Voltando à história da semana passada, na véspera de Natal depois de distribuir os presentes, chamei minha avó num canto e dei-lhe um envelope. Dentro havia um cartão com motivos natalinos e essas palavras:
VALE-PASSEIO
Vale um passeio com seu neto mais velho.
Claro que ela estranhou, ainda mais quando eu disse que seria um passeio no outro sábado, o último do ano. Mas o assunto morreu.
Na sexta-feira liguei para ela e confirmei o horário: às oito eu passaria para apanhá-la. Ela estava curiosa, mas eu despistei. No dia seguinte fomos para São Paulo, que estava deserta graças ao feriado de Reveillon. Marginal tranqüila, avenida do Estado sem trânsito, uma beleza.
Quando chegamos na rua da Cantareira e disse que iríamos ao Mercado, ela começou a rir aquele riso nervoso tão conhecido. Imagina, eu não iria levá-la até lá, eu estava maluco. Respondi que não, que eu estava muito lúcido, e que meu presente de Natal seria comprar tudo o que ela tivesse vontade. E queria reparar um erro de quarenta anos atrás...
Entramos, e a primeira compra que fiz foi de uma sacola de lona, daquelas antigonas. Nada de sacolinha plástica, as compras seriam a caráter, como manda o figurino. Sacolas plásticas são uma heresia no Mercado, deviam ser proibidas. Enfim...
Fomos entrando, e de repente estávamos no meio de um corredor lotado, cercados de queijos, bacalhau, vinhos, azeites, frutas secas, cada qual com seu aroma característico, e que junto formam a “sinfonia” do cheiro, se é que assim posso chamar. Foi então que ela apertou meu braço, e disse que precisava parar. Começou a chorar, e tentava segurar as lágrimas. Ficou vermelha, lábios cerrados, respiração entrecortada por soluços. Choramos os dois.

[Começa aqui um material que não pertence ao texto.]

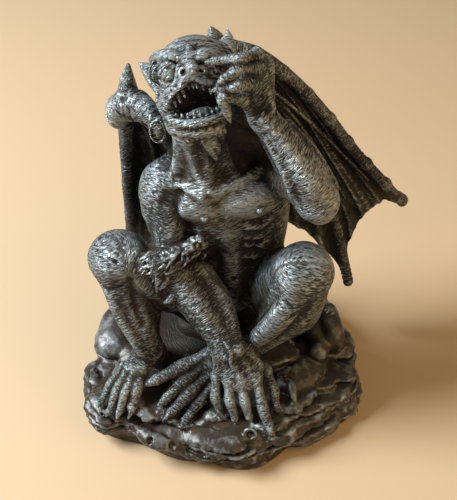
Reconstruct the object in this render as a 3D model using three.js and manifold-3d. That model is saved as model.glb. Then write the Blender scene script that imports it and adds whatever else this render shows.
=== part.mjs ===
// Crouching winged gargoyle on a rock, a small tabletop figure cast in one piece.
//
// Millimetres, +Z up. The origin is the middle of the flat underside of the rock.
// The figure faces -Y, so its own right hand is on the -X side.
// Every limb is a closed tube along a few nodes, every wing web is a closed curved plate,
// and the rock is a pile of ledges. manifold-3d joins them all into the one casting.

import * as THREE from 'three';
import { mergeVertices } from 'three/addons/utils/BufferGeometryUtils.js';
import Module from 'manifold-3d';

const wasm = await Module();
wasm.setup();

// ---------------------------------------------------------------- driving dimensions
const ROCK_RADIUS = 56; // mean radius of the rock at its foot
const ROCK_BACK_CUT = 6; // how much flatter the rock is behind
const LEDGE_TOP = 25; // height of the ledge that the feet and the hand rest on
const WEB_THICKNESS = 2.4; // wing web
const HEAD_CENTRE = new THREE.Vector3(-8, 1, 165);
const HEAD_PITCH = THREE.MathUtils.degToRad(40); // the head is thrown back
const HEAD_ROLL = THREE.MathUtils.degToRad(17); // and tilts to its own right
const HEAD_YAW = THREE.MathUtils.degToRad(6);
const LIMB_SIDES = 8;
const FINGER_SIDES = 5;

// Joints of the body, each [x, y, z, radius].
const SHOULDER_RIGHT = [-25, 2, 113, 10];
const ELBOW_RIGHT = [-22, -6, 82, 7.5];
const WRIST_RIGHT = [3, -31, 52, 5];
const PALM_RIGHT = [9, -36, 44, 8];
const SHOULDER_LEFT = [24, 8, 122, 11];
const ELBOW_LEFT = [36.5, -22, 128, 8.5];
const WRIST_LEFT = [15, -14, 163, 5];
const PALM_LEFT = [11, -13, 171, 7.5];
const HIP_RIGHT = [-8, 3, 48, 15];
const KNEE_RIGHT = [-44.5, -5.5, 83, 12];
const ANKLE_RIGHT = [-32, -21, 40, 6];
const HIP_LEFT = [20, 3, 48, 15];
const KNEE_LEFT = [34, -18, 87, 12.5];
const ANKLE_LEFT = [12, -17, 39, 7];
const WING_WRIST_LEFT = [0, 22, 167];
const WING_WRIST_RIGHT = [-37, 15, 150];

// ---------------------------------------------------------------- solids and booleans
function vector(node) {
  return new THREE.Vector3(node[0], node[1], node[2]);
}

function toManifold(geometry) {
  const bare = geometry.clone();
  bare.deleteAttribute('normal');
  bare.deleteAttribute('uv');
  const merged = mergeVertices(bare, 1e-4);
  const mesh = new wasm.Mesh({
    numProp: 3,
    vertProperties: new Float32Array(merged.attributes.position.array),
    triVerts: new Uint32Array(merged.index.array),
  });
  return new wasm.Manifold(mesh);
}

function toGeometry(manifold) {
  const mesh = manifold.getMesh();
  const geometry = new THREE.BufferGeometry();
  geometry.setAttribute('position', new THREE.BufferAttribute(mesh.vertProperties, 3));
  geometry.setIndex(new THREE.BufferAttribute(mesh.triVerts, 1));
  return geometry;
}

function joinAll(manifolds) {
  return manifolds.reduce((whole, next) => whole.add(next));
}

// A closed skin over rings of points; each ring has the same count, and the two poles close it.
function skinOverRings(rings, firstPole, lastPole) {
  const sides = rings[0].length;
  const positions = [];
  const index = [];
  for (const ring of rings) {
    for (const point of ring) {
      positions.push(point.x, point.y, point.z);
    }
  }
  const first = positions.length / 3;
  positions.push(firstPole.x, firstPole.y, firstPole.z, lastPole.x, lastPole.y, lastPole.z);
  for (let side = 0; side < sides; side++) {
    const next = (side + 1) % sides;
    index.push(first, next, side);
    for (let row = 0; row + 1 < rings.length; row++) {
      const low = row * sides;
      const high = low + sides;
      index.push(low + side, low + next, high + next, low + side, high + next, high + side);
    }
    const top = (rings.length - 1) * sides;
    index.push(first + 1, top + side, top + next);
  }
  const geometry = new THREE.BufferGeometry();
  geometry.setAttribute('position', new THREE.Float32BufferAttribute(positions, 3));
  geometry.setIndex(index);
  return toManifold(geometry);
}

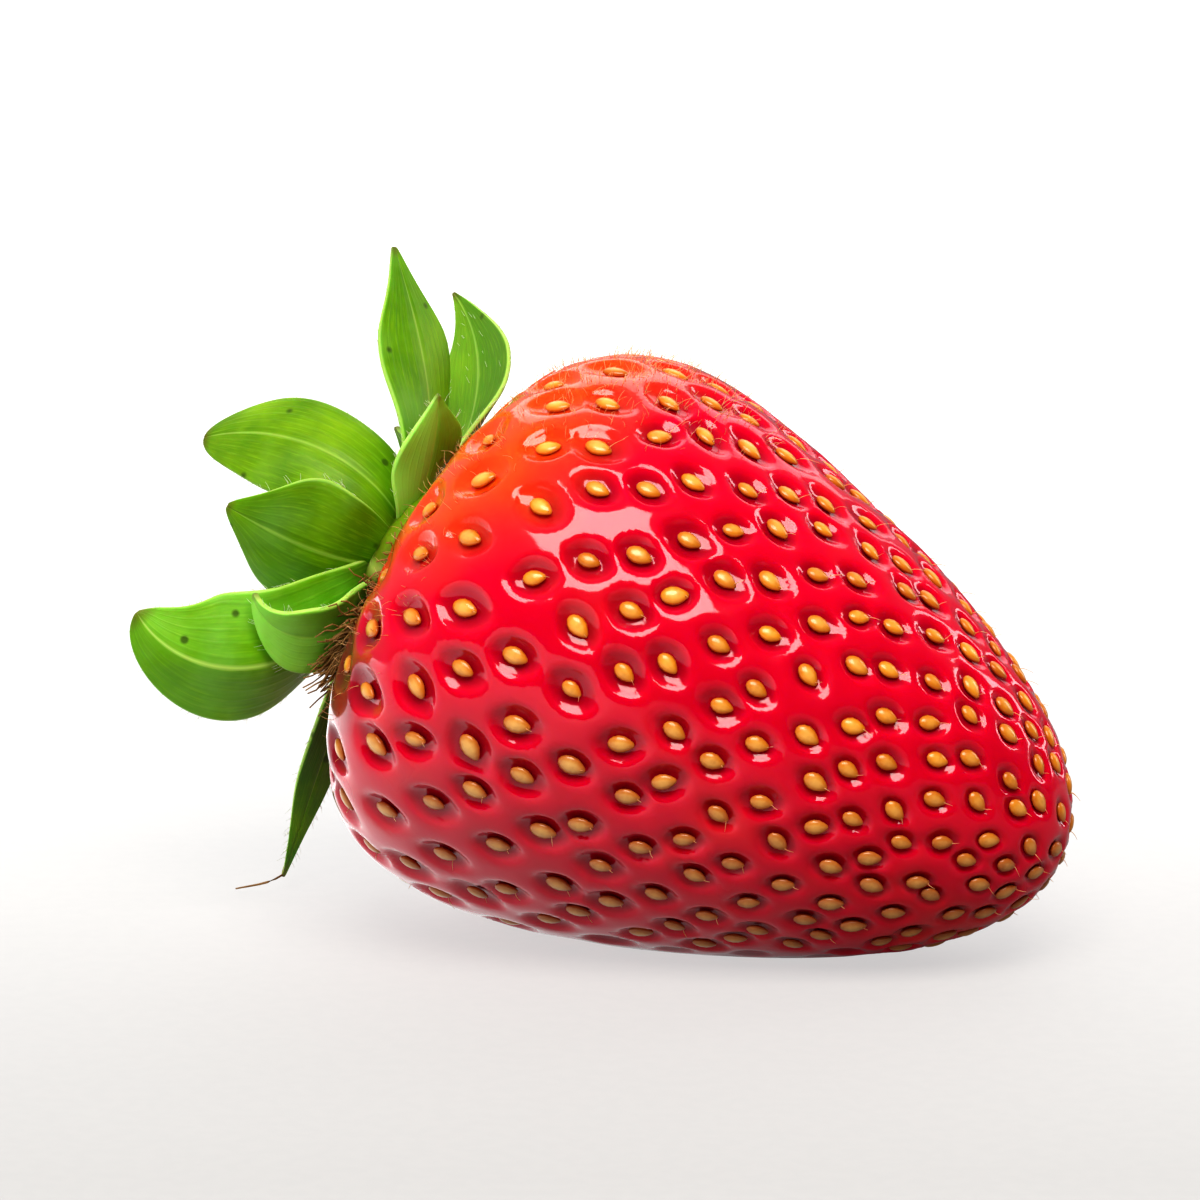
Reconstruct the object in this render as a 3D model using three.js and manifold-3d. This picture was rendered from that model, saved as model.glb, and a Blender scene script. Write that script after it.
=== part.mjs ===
// A ripe strawberry, picked with its calyx on and lying on its side. Millimetres, +Z up.
// The origin is the middle of the small flat spot it rests on, and +X runs from the calyx towards the tip.
//
//   berry      the swollen red receptacle, one solid, with its achenes standing in their pits
//   calyx      the green hub with its sepals and the narrower bractlets between them, one solid
//   stem_stub  what is left of the stalk, snapped off just above the calyx
import * as THREE from "three";
import { ConvexHull } from "three/addons/math/ConvexHull.js";
import { mergeVertices } from "three/addons/utils/BufferGeometryUtils.js";
import Module from "manifold-3d";

const wasm = await Module();
wasm.setup();

// ---------------------------------------------------------------- driving dimensions

const BERRY_LENGTH = 44; // calyx end to tip, along the axis
const BERRY_WIDTH = 35; // widest diameter, a third of the way from the calyx
const LEAN = THREE.MathUtils.degToRad(20); // the axis dips this far towards the tip
const SINK = 0.6; // how far the flesh is pressed flat where it rests

const HOLLOW_DEPTH = 1.6; // the dip in the broad end, which the calyx sits in
const HOLLOW_WIDTH = 0.42; // its spread, as a share of the end's own radius
const SHOULDER_SLANT = 2.5; // the shoulder nearest the ground reaches this much further back

const SHOULDER_CELL = 4.7; // spacing of the achenes at the shoulder
const TIP_CELL = 2.3; // and at the tip
const BARE_NECK = 5; // radius under the calyx that has no achenes
const ACHENE_LENGTH = 1.6; // at the shoulder
const ACHENE_WIDTH = 1.1;
const ACHENE_HEIGHT = 0.55; // from the floor of the pit
const TIP_SIZE = 0.86; // of an achene at the tip, as a share of one at the shoulder
const PIT_DEPTH = 0.14; // as a share of the spacing
const PIT_REACH = 0.35; // from its middle to its lip, as a share of the spacing
const LIP_SHARE = 0.3; // depth at the lip, as a share of the pit's
const RIDGE_HEIGHT = 0.05; // of the flesh where three pits meet
const RELIEF_FADE = 1.2; // the pits are pressed out of the flesh this near the ground

const GAP = 0.35; // left between pieces that touch
const HUB_RADIUS = 4.6;
const HUB_HEIGHT = 1.7;
const BLADE_THICKNESS = 0.65;
const BLADE_ROOT = 2.2; // the blades start this far from the axis, inside the hub
const BLADE_RISE = 0.85; // and this far behind the hub's front face
const STUB_RADIUS = 1.15;
const STUB_LENGTH = 2.6;
const STUB_DROOP = 0.5;

// The leaves of the calyx, in order round the axis. Turn is in degrees, from the top of the fruit towards
// its front. Lean is how the blade points at its root, its middle and its tip, where 0 is straight out from
// the axis and 90 straight back. Sway bends it sideways and twist rolls it, in degrees over its length.
// Cup is how far its edges stand back from its midrib, as a share of its width.
const SEPALS = [
  { turn: -12, length: 17.0, width: 6.6, lean: [5, 40, 58], sway: 14, twist: -36, cup: 0.08 },
  { turn: 31, length: 16.8, width: 6.9, lean: [22, 94, 133], sway: -4, twist: -24, cup: 0.11 },
  { turn: 90, length: 10.9, width: 7.4, lean: [30, 64, 82], sway: 6, twist: 0, cup: 0.1 },
  { turn: 137, length: 18.4, width: 8.6, lean: [0, 31, 106], sway: 25, twist: 60, cup: 0.14 },
  { turn: 216, length: 14.0, width: 6.8, lean: [8, 30, 56], sway: -8, twist: 10, cup: 0.12 },
  { turn: 266, length: 14.6, width: 7.2, lean: [12, 52, 78], sway: 8, twist: -8, cup: 0.12 },
  { turn: 312, length: 17.6, width: 5.6, lean: [2, 23, 35], sway: 8, twist: 64, cup: 0.08 },
];
const BRACTLETS = [
  { turn: 13, length: 9.8, width: 3.8, lean: [1, 12, 18], sway: -8, twist: -44, cup: 0.06 },
  { turn: 129, length: 11.6, width: 5.4, lean: [0, 17, 122], sway: 33, twist: 20, cup: -0.06 },
  { turn: 189, length: 20.2, width: 2.8, lean: [1, -4, -7], sway: 11, twist: 56, cup: 0.06 },
  { turn: 241, length: 10.6, width: 3.2, lean: [4, 20, 34], sway: 6, twist: 0, cup: 0.1 },
  { turn: 290, length: 10.0, width: 3.2, lean: [8, 36, 58], sway: -6, twist: 0, cup: 0.1 },
];

const GOLDEN_ANGLE = Math.PI * (3 - Math.sqrt(5));

// Repeatable random numbers from 0 to 1 (mulberry32).
function seeded(seed) {
  let state = seed;
  return () => {
    state = (state + 0x6d2b79f5) | 0;
    let t = Math.imul(state ^ (state >>> 15), 1 | state);
    t = (t + Math.imul(t ^ (t >>> 7), 61 | t)) ^ t;
    return ((t ^ (t >>> 14)) >>> 0) / 4294967296;
  };
}

// ---------------------------------------------------------------- the berry's smooth form

// The fruit's own frame has x along the axis towards the tip, and z up and away from the ground.
// q is a direction from the middle of the fruit, and c is 1 at the calyx end and -1 at the tip.
function skin(q) {
  const c = -q.x;
  const ring = Math.hypot(q.y, q.z);
  const spread = (BERRY_WIDTH / 2) * (0.893 + 0.388 * c + 0.233 * c * c + 0.062 * c ** 3);
  const turn = Math.atan2(q.z, q.y);
  const lobes = 1 + ring * ring * (0.012 * Math.cos(2 * turn + 0.6) + 0.01 * Math.cos(3 * turn - 0.9));
  const hollow = c > 0 ? HOLLOW_DEPTH * Math.exp(-((ring / HOLLOW_WIDTH) ** 2)) : 0;
  const slant = SHOULDER_SLANT * q.z * Math.max(0, c);
  const radius = spread * lobes;
  return new THREE.Vector3((-BERRY_LENGTH / 2) * c + hollow + slant, radius * q.y, radius * q.z);
}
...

Na primeira parte do conto acabei por esquecer de um detalhe: no dia em que me contou a história, minha avó disse que, se um dia voltasse ao Mercado, queria encontrar alguém pobrezinho que quisesse comprar alguma coisa e não tivesse dinheiro. Pois bem: mal havia se recuperado da primeira emoção, enquanto eu pagava a primeira compra, vejo ela revirar a bolsa, aflita. Quando percebi, havia uma menina de seus dez anos, parada diante dela. Deus, acaso, coincidência - dêem o nome que preferir - só sei que colocou aquela menina pedindo um real pra comprar qualquer coisa.
A menina arregalou os olhos quando pegou a nota que lhe era estendida, e disse bem devagar, quase que separando as sílabas:
- Eu ganhei dez reais... Obrigado, tia!
Pronto, nova choradeira. Minha garganta chegava a doer, ardida, como se aquela emoção tivesse mãos a me sufocar... Sentimentos são coisas inexplicáveis. Pior foi ela depois se lamentando por não ter levado mais dinheiro, queria ter dado uma nota de cinqüenta. Argumentei que dez reais para aquela menina já a fizeram feliz, ela que nunca ganha mais que moedinhas. Curioso: durante o resto das compras não vimos mais a menina, tampouco alguém pedindo o que quer que fosse.
Continuamos nossas compras, ela a todo momento a dizer que não acreditava ter voltado ali depois de 42 anos.... Bacalhau, queijos, azeitonas, vinho, a sacola ia ficando cada vez mais pesada – eu já estava com os braços doendo. Mas valeu o passeio, tanto pelo lado emocional como pela beleza do Mercado, restaurado em todo seu esplendor, com a mesma cor de sua inauguração em 1933.
Ao sairmos de lá ela disse uma frase que ficou marcada: “Tem coisas que machucam o coração, mas machucam de felicidade”.
Disso tudo ficou-me na lembrança o cadinho de cheiros do Mercado, misturado ao gosto das lágrimas e de um sentimento que todos nós buscamos pela vida, sentimento tão fugaz e singelo chamado felicidade...
Que 2007 seja feito de Boas Semanas!!!